The great north road was completed on time, as was the resurfacing of a number of garage drives in the Sedgefield area.

After switching to economics at university he moved to Cardiff, became the city council’s head of corporate services, remains in Wales, takes – he insists – fewer pictures, but with more care.

The books are a careful running commentary, too, but if ever a picture was worth 1,000 words, it’s here.

DARLINGTON – “in a lot of ways a different world” – features prominently. There are tremendous pix of the 1967 Durham Miners’ Gala at which Harold Wilson kept dry in his Gannex, some lovely studies of the dying days of the old Bishop Auckland railway station – “barrows long after you were able to find a porter to push them”.

There are wonderfully evocative shots of industrial Teesside, some smashers of Seaham, where pits and privies emptied into the sea, and than which few places may more greatly have changed (and, very likely, for the better.)
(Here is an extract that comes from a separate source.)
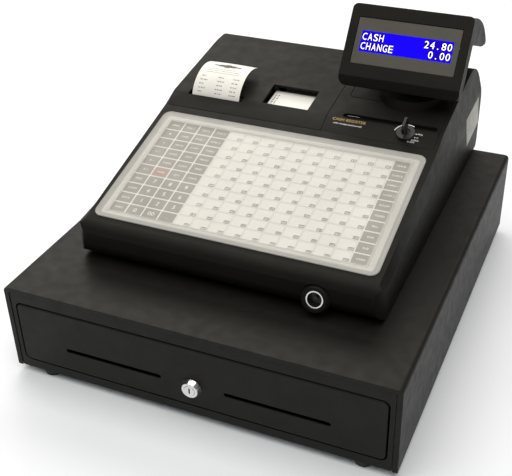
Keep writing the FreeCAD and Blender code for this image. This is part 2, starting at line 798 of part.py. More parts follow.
def paper_band(points, left, right):
    """Thin paper strip that follows a side-view path of (y, z) points."""
    thickness = 0.25
    outer = []
    for index, (y, z) in enumerate(points):
        before = points[max(index - 1, 0)]
        after = points[min(index + 1, len(points) - 1)]
        length = math.hypot(after[0] - before[0], after[1] - before[1])
        outer.append((y - (after[1] - before[1]) / length * thickness,
                      z + (after[0] - before[0]) / length * thickness))
    outline = list(points) + outer[::-1]
    return prism_x(outline, left, right)


def make_paper_webs():
    receipt = paper_band([(97.0, 150.0), (90.0, 155.0), (62.0, 171.0), (54.5, 178.5), (51.9, 186.0), (51.9, 199.0)],
                         receipt_left, receipt_right)
    depth_under = 9.6
    front_z = top_height(window_front) - depth_under
    rear_z = top_height(window_rear) - depth_under
    journal = paper_band([(97.0, 150.0), (90.0, 155.0), (62.0, 171.0), (54.5, 178.5), (51.9, 186.0),
                          (51.9, front_z - 2.6), (54.5, front_z), (window_rear + 4.0, rear_z), (101.5, rear_z - 3.0),
                          (102.6, 196.0), (98.4, 188.8)],
                         journal_left, journal_right)
    return Part.makeCompound([receipt, journal])


def make_receipt_strip():
    """Printed receipt: rises out of the slot, then curls back over the cover."""
    start, rise, bend, end = receipt_curve
    steps = 24
    points = []
    for step in range(steps + 1):
        t = step / steps
        weights = ((1 - t) ** 3, 3 * t * (1 - t) ** 2, 3 * t ** 2 * (1 - t), t ** 3)
        y = sum(w * p[0] for w, p in zip(weights, (start, rise, bend, end)))
        z = sum(w * p[1] for w, p in zip(weights, (start, rise, bend, end)))
        points.append((y, z))
    return paper_band(points, receipt_left, receipt_right)


# ---- electronics ----
def make_main_board():
    board = box(-130.0, 130.0, -125.0, 10.0, 117.6, 119.2)
    chips = [box(x, x + 22.0, -60.0, -38.0, 119.2, 121.4) for x in (-80.0, -20.0, 40.0)]
    sockets = [box(x, x + 30.0, -8.0, 2.0, 119.2, 129.0) for x in (-100.0, 0.0, 70.0)]
    return union([board] + chips + sockets)


def make_power_supply():
    block = box(62.0, 146.0, 95.0, 178.0, 113.0, 160.0)
    winding = box(74.0, 134.0, 108.0, 165.0, 160.0, 168.0)
    return union([block, winding])


def make_rear_ports():
    """Blanking plate, four data sockets and the mains inlet, each with its own flange."""
    ports = [box(-114.0, 16.6, 221.0, 223.0, 141.0, 166.0)]
    for x in (-100.0, -76.0, -52.0, -28.0):
        flange = box(x - 3.3, x + 20.3, 221.0, 223.0, 113.0, 140.6)
        shroud = box(x, x + 17.0, 205.0, 227.0, 124.0, 138.0)
        ports.append(flange.fuse(shroud).cut(box(x + 2.0, x + 15.0, 210.0, 228.0, 126.0, 136.0)))
    flange = box(17.0, 64.0, 221.0, 223.0, 113.0, 166.0)
    shroud = box(20.0, 48.0, 200.0, 227.0, 122.0, 144.0)
    ports.append(flange.fuse(shroud).cut(box(23.0, 45.0, 205.0, 228.0, 125.0, 141.0)))
    return Part.makeCompound(ports)


# ---- display ----
def head_point(along, behind):
    """Side-view point on the head: distance up its face, and depth behind the face."""
    lean = math.radians(head_tilt)
    y = head_centre_y + along * math.cos(lean) + behind * math.sin(lean)
    z = head_centre_z + along * math.sin(lean) - behind * math.cos(lean)
    return y, z


def head_slab(half_width, low, high, front, back, radius):
    """Block square to the head's face, with round corners seen from the front."""
    blank = rounded_plate(half_width, high - low, back - front, radius)
    blank.translate(Vec(0, low, -back))
    blank.rotate(Vec(0, 0, 0), Vec(1, 0, 0), head_tilt)
    blank.translate(Vec(head_x, head_centre_y, head_centre_z))
    return blank


def head_wedge(outline):
    """Cutter across the whole head; the outline is (along, behind) points on its side view."""
    return prism_x([head_point(along, behind) for along, behind in outline], 20.0, 180.0)


def make_display_bezel():
    frame = head_slab(head_half_width, head_low, head_high, 0.0, bezel_depth, head_corner)
    chamfer = head_wedge([(face_low, 0.0), (head_low, bezel_depth - 1.0), (head_low - 9.0, bezel_depth - 1.0),
                          (head_low - 9.0, -9.0), (face_low, -9.0)])
    hollow = head_slab(head_half_width - head_wall, face_low + head_wall, head_high - head_wall,
                       2.2, bezel_depth + 1.0, 3.0)
    opening = head_slab(screen_half_width, screen_low, screen_high, -1.0, 3.0, 1.5)
    return frame.cut(chamfer).cut(hollow).cut(opening)


def pod_outline():
    """Side view of the rear pod that carries the customer's display: a rounded hook."""
    start = head_point(head_high + 0.8, bezel_depth + 0.4)
    top = [start, (150.0, 298.4), (176.9, 286.7), (199.5, 271.5), (214.5, 255.6), (219.4, 249.2)]
    bottom = [(213.6, 246.4), (195.3, 250.2), (165.0, 263.0), (134.1, 275.6)]
    curves = []
    for points in (top, bottom):
        curve = Part.BSplineCurve()
        curve.interpolate([Vec(0, y, z) for y, z in points])
        curves.append(curve)
    nose = Part.Arc(Vec(0, *top[-1]), Vec(0, 218.6, 246.2), Vec(0, *bottom[0]))
    end = head_point(2.0, bezel_depth + 0.4)
    lines = [curves[0], nose, curves[1], Part.LineSegment(Vec(0, *bottom[-1]), Vec(0, *end)),
             Part.LineSegment(Vec(0, *end), Vec(0, *start))]
    return Part.Wire([line.toShape() for line in lines])


def make_pod():
    half = head_half_width - 3.5
    pod = Part.Face(pod_outline()).extrude(Vec(2.0 * half, 0, 0))
    pod.translate(Vec(head_x - half, 0, 0))
    return pod


def make_pod_hollow():
    half = head_half_width - 6.0
    outline = [head_point(34.0, bezel_depth + 1.0), (150.0, 295.4), (176.9, 283.6), (197.6, 269.2), (211.6, 254.8),
               (214.4, 250.0), (212.6, 249.4), (195.9, 253.0), (166.0, 265.6), (134.9, 278.4),
               head_point(2.0, slab_depth - 5.4)]
    return prism_x(outline, head_x - half, head_x + half)


def make_display_rear_shell():
    slab = head_slab(head_half_width, head_low, head_high, bezel_depth + 0.2, slab_depth, head_corner)
    chamfer = head_wedge([(head_low, bezel_depth + 1.0), (face_low - 1.0, slab_depth), (face_low - 1.0, slab_depth + 9.0),
                          (head_low - 9.0, slab_depth + 9.0), (head_low - 9.0, bezel_depth + 1.0)])
    slab_hollow = head_slab(head_half_width - head_wall, face_low + head_wall, head_high - head_wall,
                            bezel_depth, slab_depth - 2.2, 3.0)
    lugs = [prism_x([head_point(-12.0, slab_depth - 1.0), head_point(14.0, slab_depth - 1.0),
                     (tilt_axis_y + 4.0, tilt_axis_z + 5.6), (tilt_axis_y + 4.0, tilt_axis_z - 5.6)],
                    pedestal_x + side - 3.0, pedestal_x + side + 3.0) for side in (-9.0, 9.0)]
    eyes = [rod_x(pedestal_x + side - 3.0, pedestal_x + side + 3.0, tilt_axis_y, tilt_axis_z, 7.0)
            for side in (-9.0, 9.0)]
    shell = union([slab.cut(chamfer), make_pod()]).cut(slab_hollow).cut(make_pod_hollow())
    bore = rod_x(pedestal_x - 20.0, pedestal_x + 20.0, tilt_axis_y, tilt_axis_z, 3.0)
    window = customer_block(48.0, 14.0, -4.0, 6.0)
    return union([shell] + lugs + eyes).cut(bore).cut(window)


def customer_block(half_width, half_height, low, high):
    """Block square to the sloping back of the pod."""
    slope = math.degrees(math.atan2(286.7 - 264.1, 207.6 - 176.9))
    block = box(-half_width, half_width, -half_height, half_height, low, high)
    block.rotate(Vec(0, 0, 0), Vec(1, 0, 0), -slope)
    block.translate(Vec(head_x, 191.5, 276.2))
    return block


def make_operator_window():
    gap = 0.4
    return head_slab(screen_half_width - gap, screen_low + gap, screen_high - gap, 0.9, 2.0, 1.2)


def make_operator_lcd():
    screen = head_slab(50.3, -11.4, 11.6, 2.2, 4.0, 0.5)
    board = head_slab(58.0, -30.0, 30.0, 4.0, bezel_depth - 0.2, 1.0)
    return union([screen, board])


def make_customer_display():
    return customer_block(47.6, 13.6, -6.0, -0.6)


def make_display_pin():
    return rod_x(pedestal_x - 19.0, pedestal_x + 19.0, tilt_axis_y, tilt_axis_z, 3.0)


def make_display_base(outer):
    disc = Part.makeCone(pedestal_radius, pedestal_radius - 5.0, 24.0, Vec(pedestal_x, pedestal_y, 197.0))
    collar = Part.makeCone(24.0, 20.0, 12.0, Vec(pedestal_x, pedestal_y + 10.0, 221.0))
    wire_way = rod(Vec(pedestal_x, pedestal_y + 12.0, 190.0), Vec(0, 0, 1), 7.0, 60.0)
    return union([disc, collar]).cut(outer).cut(wire_way)


def make_display_yoke():
    foot = rod(Vec(pedestal_x, pedestal_y + 12.0, 233.0), Vec(0, 0, 1), 18.0, 4.0)
    ears = []
    for side in (-15.6, 15.6):
        ear = box(pedestal_x + side - 2.4, pedestal_x + side + 2.4, tilt_axis_y - 7.0, tilt_axis_y + 7.0, 233.0,
                  tilt_axis_z)
        ears.append(ear)
        ears.append(rod_x(pedestal_x + side - 2.4, pedestal_x + side + 2.4, tilt_axis_y, tilt_axis_z, 7.0))
    foot = foot.common(box(pedestal_x - 18.0, pedestal_x + 18.0, 100.0, 150.0, 230.0, 240.0))
    bore = rod_x(pedestal_x - 20.0, pedestal_x + 20.0, tilt_axis_y, tilt_axis_z, 3.0 + running_gap)
    wire_way = rod(Vec(pedestal_x, pedestal_y + 12.0, 190.0), Vec(0, 0, 1), 7.0, 60.0)
    return union([foot] + ears).cut(bore).cut(wire_way)


def main():
    os.makedirs("parts", exist_ok=True)
    outer = case_body(0)
    shell = outer.cut(case_body(case_wall))
    nodes = {
        "drawer_cover": make_drawer_cover(),
        "drawer_base": make_drawer_base(),
        "drawer_front_frame": make_front_frame(),
        "drawer_rear_panel": make_rear_panel(),
        "outer_rails": make_outer_rails(),
        "middle_rails": make_middle_rails(),
        "inner_rails": make_inner_rails(),
        "latch_lever": make_latch_lever(),
        "latch_solenoid": make_latch_solenoid(),
        "ejector_springs": make_ejector_springs(),
        "drawer_feet": make_drawer_feet(),
        "screws": make_screws(),
        "drawer_tray": make_drawer_tray(),
        "drawer_front": make_drawer_front(),
        "drawer_lock_body": make_drawer_lock_body(),
        "drawer_lock_cylinder": make_drawer_lock_cylinder(),
        "drawer_lock_cam": make_drawer_lock_cam(),
        "till": make_till(),
        "coin_cups": make_coin_cups(),
        "clip_axle": make_clip_axle(),
        "lower_case": make_lower_case(shell.copy()),
        "upper_case": make_upper_case(shell.copy()),
        "printer_cover": make_printer_cover(shell.copy()),
        "lock_panel": make_lock_panel(shell.copy()),
        "register_feet": make_register_feet(),
        "keyboard_board": make_keyboard_board(),
        "key_sheet": make_key_sheet(),
        "keyboard_cover": make_keyboard_cover(),
        "reader_bezel": make_reader_bezel(),
        "reader_contact": make_reader_contact(),
        "mode_lock_body": make_mode_lock_body(),
        "mode_lock_cylinder": make_mode_lock_cylinder(),
        "mode_key": make_mode_key(),
        "printer_chassis": make_printer_chassis(),
        "thermal_heads": make_thermal_heads(),
        "receipt_platen": make_receipt_platen(),
        "journal_platen": make_journal_platen(),
        "motor_pinion": make_motor_pinion(),
        "print_motor": make_print_motor(),
        "receipt_roll": paper_roll(receipt_left, receipt_right),
        "journal_roll": paper_roll(journal_left, journal_right),
        "take_up_spool": make_take_up_spool(),
        "paper_webs": make_paper_webs(),
        "receipt_strip": make_receipt_strip(),
        "main_board": make_main_board(),
        "power_supply": make_power_supply(),
        "rear_ports": make_rear_ports(),
        "display_bezel": make_display_bezel(),
        "display_rear_shell": make_display_rear_shell(),
        "operator_window": make_operator_window(),
        "operator_lcd": make_operator_lcd(),
        "customer_display": make_customer_display(),
        "display_pin": make_display_pin(),
        "display_base": make_display_base(outer.copy()),
        "display_yoke": make_display_yoke(),
    }
    for index in range(bill_count):
        nodes["bill_clip_" + str(index + 1)] = make_bill_clip(index)
    for name, shape in nodes.items():
        save(name, shape)
        print(name, "valid" if shape.isValid() else "NOT VALID", len(shape.Solids), round(shape.Volume))


main()
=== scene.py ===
import json
import math
import random

import bmesh
import bpy
from mathutils import Matrix, Vector
from mathutils.bvhtree import BVHTree


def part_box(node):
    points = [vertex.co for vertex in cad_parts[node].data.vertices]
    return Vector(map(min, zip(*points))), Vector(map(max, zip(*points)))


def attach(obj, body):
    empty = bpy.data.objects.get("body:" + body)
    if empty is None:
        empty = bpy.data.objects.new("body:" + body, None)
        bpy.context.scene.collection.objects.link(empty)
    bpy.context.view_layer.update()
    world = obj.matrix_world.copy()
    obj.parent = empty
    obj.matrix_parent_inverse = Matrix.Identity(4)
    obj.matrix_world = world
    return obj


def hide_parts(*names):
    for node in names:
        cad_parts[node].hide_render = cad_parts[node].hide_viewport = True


# Cash register on its drawer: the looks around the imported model. Metres, -Y is the clerk's side.

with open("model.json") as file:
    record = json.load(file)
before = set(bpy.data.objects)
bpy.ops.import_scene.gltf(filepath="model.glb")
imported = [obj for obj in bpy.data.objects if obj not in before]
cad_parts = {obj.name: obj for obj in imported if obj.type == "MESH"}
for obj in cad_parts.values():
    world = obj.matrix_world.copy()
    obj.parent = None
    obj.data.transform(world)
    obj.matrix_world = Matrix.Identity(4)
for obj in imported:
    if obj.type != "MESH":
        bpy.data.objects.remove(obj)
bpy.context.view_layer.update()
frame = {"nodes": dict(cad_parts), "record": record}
record = frame["record"]
mm = 0.001
print("frame loaded:", len(frame["nodes"]), "nodes")


# camera and lamps
view = {
    "eye": (0.34067, -0.81746, 0.64604),
    "azimuth": 23.03,
    "elevation": 32.886,
    "roll": -0.78,
    "lens": 65.7,
    "shift": (-0.0457, -0.0029),
}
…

He’s also strong on sheds “place where men had Very Important Things To do”.

For some, of course, they were the swinging sixties; for others, the bad old days. However clouded the skies, however recycled the images, these are a breath of fresh air.

n Richard Gaunt’s books of images of the North-East in the 1960s Durham, Darlington and County Durham and Industry and the Coast, are published by Fonthill Media at £17.99, but are also available, discounted, on Amazon.
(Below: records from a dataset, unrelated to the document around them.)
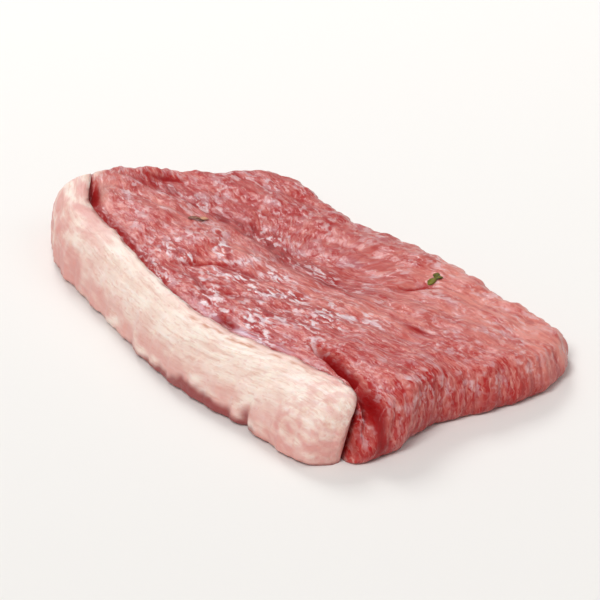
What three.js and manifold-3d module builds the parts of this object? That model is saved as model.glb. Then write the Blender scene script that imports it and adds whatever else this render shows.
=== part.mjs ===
// A raw beef topside steak lying flat: a slab of lean with the outer fat down one long side.
// Millimetres, +Z up, origin at the middle of the footprint. The fat faces -X, the length runs along Y.
import * as THREE from "three";
import { mergeVertices } from "three/addons/utils/BufferGeometryUtils.js";
import Module from "manifold-3d";

// Driving dimensions
const LENGTH = 182;
const WIDTH = 112;
const SEAM_HEIGHT = 20;
const FREE_HEIGHT = 11.5;
const SEAM_GAP = 0.3;
const SEAM_LEAN_OUT = 8;

// The outline at even stations from the front end (-Y) to the far end (+Y), as shares of the width
const SEAM_X = [-0.272, -0.272, -0.312, -0.358, -0.362, -0.334, -0.294, -0.253, -0.12];
const FREE_X = [0.46, 0.482, 0.462, 0.472, 0.446, 0.396, 0.406, 0.426, 0.43];
const FAT_REACH = [0.18, 0.193, 0.166, 0.138, 0.122, 0.116, 0.126, 0.126, 0.15];
// The two ends at even stations from the seam to the free edge, as shares of the length
const FRONT_Y = [-0.484, -0.488, -0.459, -0.468, -0.482, -0.476, -0.44];
const FAR_Y = [0.483, 0.474, 0.452, 0.432, 0.406, 0.376, 0.335];
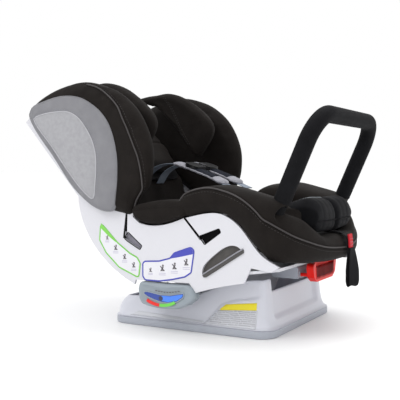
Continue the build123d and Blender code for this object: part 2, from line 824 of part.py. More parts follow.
with BuildPart() as buckle_housing:
    with BuildSketch(buckle_plane):
        RectangleRounded(BUCKLE_SIZE[0] - 8, BUCKLE_SIZE[1], 6)
    with BuildSketch(buckle_plane.offset(BUCKLE_SIZE[2])):
        RectangleRounded(BUCKLE_SIZE[0], BUCKLE_SIZE[1], 6)
    loft()
    # The mouth takes both tongues; the button sits in the front face.
    with BuildSketch(buckle_plane.offset(BUCKLE_SIZE[2] - 20)):
        with Locations((0, 6)):
            Rectangle(42, 4)
    extrude(amount=30, mode=Mode.SUBTRACT)
    with BuildSketch(buckle_front):
        Rectangle(BUTTON_SIZE[0], BUTTON_SIZE[1])
    extrude(amount=-13, mode=Mode.SUBTRACT)
save(buckle_housing.part, "buckle_housing")

with BuildPart() as buckle_button:
    with BuildSketch(buckle_front.offset(-6)):
        RectangleRounded(BUTTON_SIZE[0] - 2 * GAP, BUTTON_SIZE[1] - 2 * GAP, 3)
    extrude(amount=BUTTON_SIZE[2])
save(buckle_button.part, "buckle_button")

tongue_plane = Plane(
    origin=buckle_plane.origin + buckle_plane.y_dir * 7,
    x_dir=(0, 1, 0),
    z_dir=buckle_plane.y_dir,
)

with BuildPart() as buckle_tongues:
    with BuildSketch(tongue_plane):
        for side in (1, -1):
            with Locations((side * 10.5, -(BUCKLE_SIZE[2] - 5))):
                Rectangle(18, 28)
            with Locations((side * 17, -(BUCKLE_SIZE[2] + 14))):
                RectangleRounded(31, 14, 4)
    extrude(amount=-2)
save(buckle_tongues.part, "buckle_tongues")

# Lap straps from the tongues out to the sides of the seat cushion.
LAP_FRONT = Vector(46, 36, 283)
LAP_REAR = Vector(-74, 110, 246)

with BuildPart() as lap_and_crotch_straps:
    lap_run = LAP_FRONT - LAP_REAR
    lap_plane = Plane(
        origin=(LAP_FRONT + LAP_REAR) * 0.5,
        x_dir=lap_run,
        z_dir=lap_run.cross(Vector(0, 0, 1)).normalized(),
    )
    with BuildSketch(lap_plane):
        Rectangle(lap_run.length, 34)
    extrude(amount=1.6)
    mirror(about=Plane.XZ)
    with BuildSketch(buckle_plane.offset(-6)):
        Rectangle(30, 3)
    extrude(amount=6 - GAP)
save(lap_and_crotch_straps.part, "lap_and_crotch_straps")

# Rebound bar.
BAR_PATH = [
    (BAR_HALF_SPAN, -BAR_DEPTH),
    (BAR_HALF_SPAN, BAR_RISE),
    (-BAR_HALF_SPAN, BAR_RISE),
    (-BAR_HALF_SPAN, -BAR_DEPTH),
]
BAR_FOAM_END = -14.0
bar_face = Plane(
    origin=(BAR_FOOT[0], 0, BAR_FOOT[1]),
    x_dir=(0, 1, 0),
    z_dir=(math.sin(BAR_SLOPE), 0, -math.cos(BAR_SLOPE)),
)


def bent_bar(end, outer_radius, inner_radius):
    """A round tube bent along the bar's path, its legs ending at the given height."""
    path = [(BAR_HALF_SPAN, end), *BAR_PATH[1:3], (-BAR_HALF_SPAN, end)]
    with BuildPart() as bent:
        with BuildLine(bar_face) as line:
            FilletPolyline(*path, radius=BAR_CORNER)
        with BuildSketch(bar_plane(end)):
            with Locations((BAR_HALF_SPAN, 0)):
                Circle(outer_radius)
                Circle(inner_radius, mode=Mode.SUBTRACT)
        sweep(path=line.wires()[0])
    return bent.part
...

IT is to be a books page. A volume simply called Gresley’s A3s comes gently to a halt.

The A3s were (of course) steam locomotives, a class of 78 familiar to us smutty-faced kids waiting with dog-eared anticipation at the business end of Shildon tunnel for something unexpected to turn up.

All had names, mostly borrowed from racehorses, though we always wondered how 60039 – Sandwich – came by its cheese-and-pickle plate.
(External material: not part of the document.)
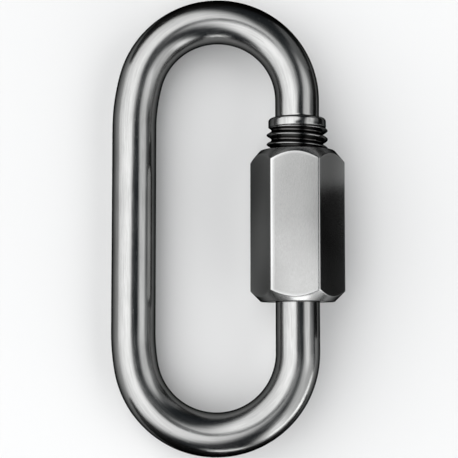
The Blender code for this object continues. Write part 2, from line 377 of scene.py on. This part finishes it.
def thread_radius(heights, angles, thread, rod):
    """Radius of the rod's thread, limited by cones at the collar, at both tips and at the shoulder."""
    wire = rod.wire_diameter / 2
    crest = thread.crest_diameter / 2
    radius = crest - thread_depth(thread_phase(heights, angles, thread, rod), thread)
    tip_slope = (crest - rod.tip_diameter / 2) / rod.tip_chamfer
    tip_distance = np.where(heights > rod.tip_lower, heights - rod.tip_upper, rod.tip_lower - heights)
    radius = np.minimum(radius, rod.tip_diameter / 2 + tip_slope * tip_distance)
    radius = np.minimum(radius, collar_face_start(rod) + np.abs(rod.collar_face - heights))
    shoulder_start = rod.tip_lower - rod.lower_thread - rod.shoulder
    shoulder_slope = (crest - wire) / rod.shoulder
    return np.minimum(radius, wire + shoulder_slope * np.abs(heights - shoulder_start))


def tight_radius(spacing, ease_radius, ease_turn):
    """Radius at which a bend's tight arc and its ease together span the legs.

    A half turn of both arcs moves across by tight * (1 + cos ease turn) + ease * (1 - cos ease turn).
    """
    return (spacing - ease_radius * (1 - math.cos(ease_turn))) / (1 + math.cos(ease_turn))


def rod_pieces(rod):
    """The rod's path in order: (turn, radius) of each arc, and (0, length) of each straight piece.

    It runs from the upper tip up the nut's leg, round the top bend, down the plain leg and round the
    bottom bend up to the lower tip. Each bend is a tight arc at the nut's leg and an ease at the other.
    """
    spacing = 2 * link_place()[1]
    ease = rod.ease_radius
    reach = (rod.inside_length + rod.wire_diameter) / 2
    top, bottom = (tight_radius(spacing, ease, turn) for turn in (rod.top_ease, rod.bottom_ease))
    eases = (ease - top) * math.sin(rod.top_ease) + (ease - bottom) * math.sin(rod.bottom_ease)
    return (
        (0.0, reach - top - rod.tip_upper),
        (math.pi - rod.top_ease, top),
        (rod.top_ease, ease),
        (0.0, 2 * reach - top - bottom - eases),
        (rod.bottom_ease, ease),
        (math.pi - rod.bottom_ease, bottom),
        (0.0, reach - bottom + rod.tip_lower),
    )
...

60100 was Spearmint, 60085 was Manna, though whether from heaven or from Gateshead shed it was impossible to say.

Peter Tuffrey’s 128-page book has memory stirring images of every one of them, frequently burning up the East Coast main line, and a special section on The Flying Scotsman, the best known of them all.

n Gresley’s A3s, Great Northern Books, £25.

GERALD SLACK, that indefatigable railway historian, has privately published a 24-page booklet – an “illustrated essay”, he modestly calls it – called Shildon: the World’s First Railway Town.

It records the fact that Shildon tunnel – “a major feat of engineering,” says Gerald – was opened 175 years ago next April. Still in use, it’s 120ft below the dear old town, 1,225 yards long, contains an estimated seven million bricks and cost around £120,000.

On opening day the gaffers were wined and dined at the Cross Keys, across the road from one of the ventilation shafts, while the workers caroused in six other pubs in the town.

Though the Cross Keys is long gone, something really should be done to mark the anniversary. These men bored for England.

...AND finally, another early Christmas present returns us once more to the birthplace. A reader sends Stop the World I Want To Get Off, the seventh annual collection of unpublished letters to the Daily Telegraph.

Since on busy days the paper still gets more than 1,000 letters for possible publication, that’s clearly most of them.

Among the best of the rest is one from Dr Bertie Dockerill in Shildon, though whether a medic or one of those clever folk with a PhD is uncertain.

We’ve encountered him before, again in the Telegraph, lamenting the changed recipe for Cadbury’s creme eggs – “an outrageous affront to the nation’s cultural heritage”.

Whatever his qualifications, Dr Dockerill is clearly one of those folk sceptical of the rash of dietary warnings. “It would appear that whatever I eat or do not eat, one day I shall die. In the meantime I shall continue to eat sausages. It is unthinkable for an Englishman not to do so.”